More luxury units going at discount

This story was first published in The Straits Times on March 7, 2014

PRICES are dropping at more luxury projects as developers struggle to move unsold stock.

At the uncompleted Hallmark Residences in Bukit Timah, units are being advertised at a discount of up to around $300,000, according to a marketing e-mail obtained by The Straits Times.

Consultants said the high-end segment has been weighed down by limited demand and ample unsold stock, adding that some developers may face extra pressure as they approach compulsory deadlines to sell off all their units.

The e-mail said prices at the 75-unit freehold project by MCL Land used to start above $2,200 psf but that has been cut to more than $1,800 psf.

The starting total price for two-bedroom units of 969 to 990 sq ft used to be above $2 million but that has sunk to over $1.8 million, it said.

A 969 sq ft unit at the project was sold at $2,302 psf in early June last year or $2.2 million, according to caveats lodged with the Urban Redevelopment Authority (URA).

For three-bedders of 1,432 to 1,574 sq ft, the price tumbled from more than $3 million to above $2.7 million, and for four-bedders of 1,851 to 1,862 sq ft, it fell from over $3.7 million to over $3.4 million.

Mr Nigel Cheng, a real estate agent who is listed as the project's developer sales marketing director in the e-mail, declined to comment yesterday.

MCL Land's parent company, Hongkong Land, told the Singapore Exchange earlier this week "a full market launch is planned" for Hallmark Residences, at Ewe Boon Road in prime District 10, for the first half of this year.

"To date, some 41 per cent of units have been pre-sold," it added in a statement. "Sales are expected to remain slow as the premium sector of the market has been the most affected by government cooling measures."

Hallmark Residences had moved five units out of 20 launched by the end of January this year, according to the latest available URA figures.

Consultants said prices in the luxury segment could slide further this year, due to low demand and a high supply of unsold units.

Savills Singapore research head Alan Cheong estimated that there were 10,752 private homes under construction in Districts 9 and 10, of which 4,717, or nearly half, were unsold. He added that there were already "hefty discounts" for high-end projects but these may not be captured in official data and developers have no incentive to publicise them.

Caveats may not have been lodged for those discounted transactions "to mask the true price", he said. Real estate lawyer Lee

Liat Yeang said buyers who do not need financing for their unit purchases are not required by banks to lodge any caveat.

Thus far, several upmarket projects have already seen their prices plunge by as much as half from their 2007 highs.

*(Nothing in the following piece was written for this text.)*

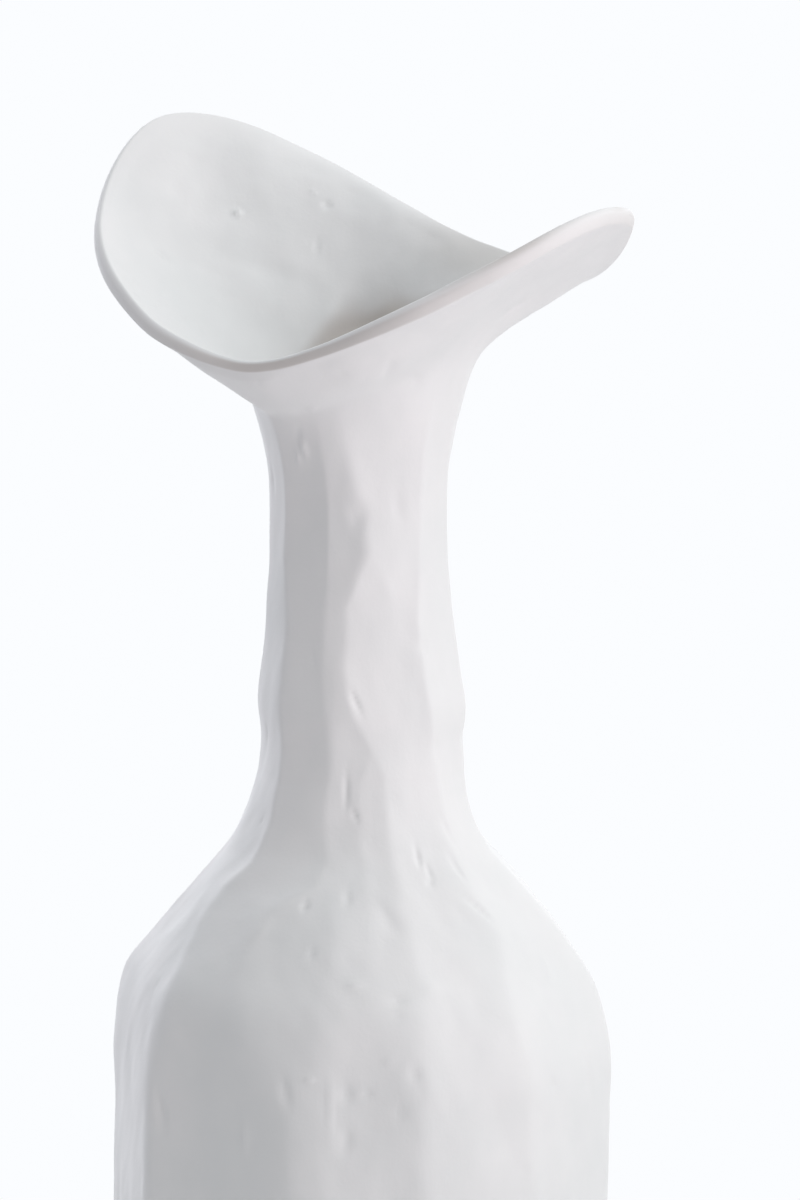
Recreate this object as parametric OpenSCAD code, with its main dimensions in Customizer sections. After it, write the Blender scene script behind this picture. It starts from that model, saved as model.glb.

At the 999-year-leasehold St Regis Residences at Tanglin Road in District 10, for instance, the average price for the past six months was $2,349 psf across three transactions recorded at the 173-unit project. This was a steep 49.5 per cent below the historical high of $4,653 psf in May 2007, according to data from Squarefoot Research.

The freehold Hilltops condo at Cairnhill Circle in District 9 posted an average price of $3,215 psf over the past six months, which was 33.2 per cent lower than the $4,812 psf historical high it notched in October 2007.

Prices of non-landed private homes in the city centre fell 1.9 per cent last year from the preceding year, the URA said in January.

OrangeTee research head Christine Li expects high-end private home prices to soften by up to 5 per cent this year.

She added that policy risks, particularly Qualifying Certificate (QC) rules, were turning up the heat on some high-end developers to clear their unsold stock.

The QC rules give developers up to five years to finish building a project and two more years to sell all the units. They are not allowed to rent out unsold units.

Developers whose shareholders and directors are not all Singaporeans have to get a QC to buy residential property for development. This is imposed to control foreign ownership of land here.